I also don’t really buy into the idea of coincidences. Maybe you’ve felt called, felt led, to something you didn’t realize could be your passion. That’s what’s happening to me.

Broadcasting, baseball and bandages?

That dream of calling play-by-play for my favorite sports team led me to pursue a career in broadcasting. And I actually made a go of it at 4 television stations as an anchor and reporter. A friend and I started the first morning show in the Pittsburg, Kansas/Joplin, Missouri, market back in 1992. We took the show to central Virginia in the mid-90s. He eventually went to the great Northwest, and I managed to score my on-air shot in KC at Fox 4, WDAF-TV. Living the dream.

Then, after emceeing a couple of Royals Charities events as a “celebrity host,” I was offered a chance to promote my Boys in Blue full-time. As vice president of community affairs and publicity, I experienced a great many triumphs in my 14 years with the Royals, not the least of which were the 2012 All-Star Game and 2 World Series appearances. Walking in the World Championship parade in 2015 is a highlight I’ve never quite been able to put in words.

And yet, my greatest Royals memories involve people we were able to help in the community.
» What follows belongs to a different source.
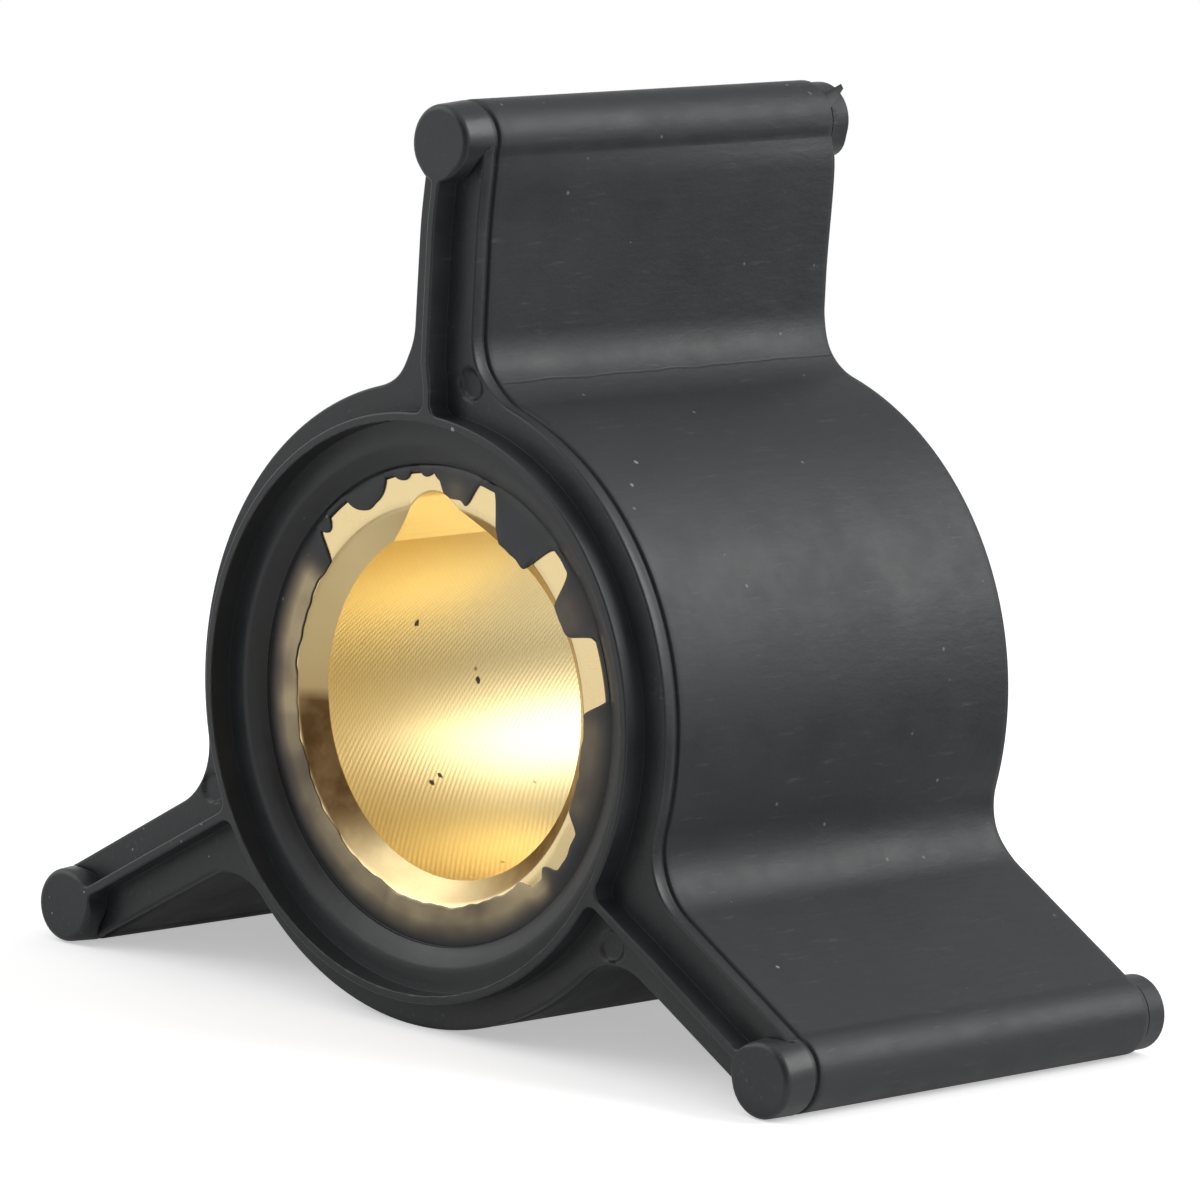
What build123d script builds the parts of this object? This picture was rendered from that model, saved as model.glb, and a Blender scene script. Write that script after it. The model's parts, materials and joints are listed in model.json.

A great team off the field complemented the team on the field to raise millions of dollars for charity. I played a small role in elevating the team in the community as an important partner. This is where, I think, my TV and baseball experience meets what I’ve seen so far at a world-class health system.

The University of Kansas Health System is all about the patient. But I’ve seen firsthand we’re an incredibly important part of the community. Not just saving lives and healing people. But touching lives in ways most may never see. As a reporter, it was my job to tell stories. Same with baseball. I plan to tell as many stories as I can about the women and men who have made this place essential to the health, wellbeing and pride of a community. And since I’m learning every day how these healthcare heroes do their thing, you can learn right along with me.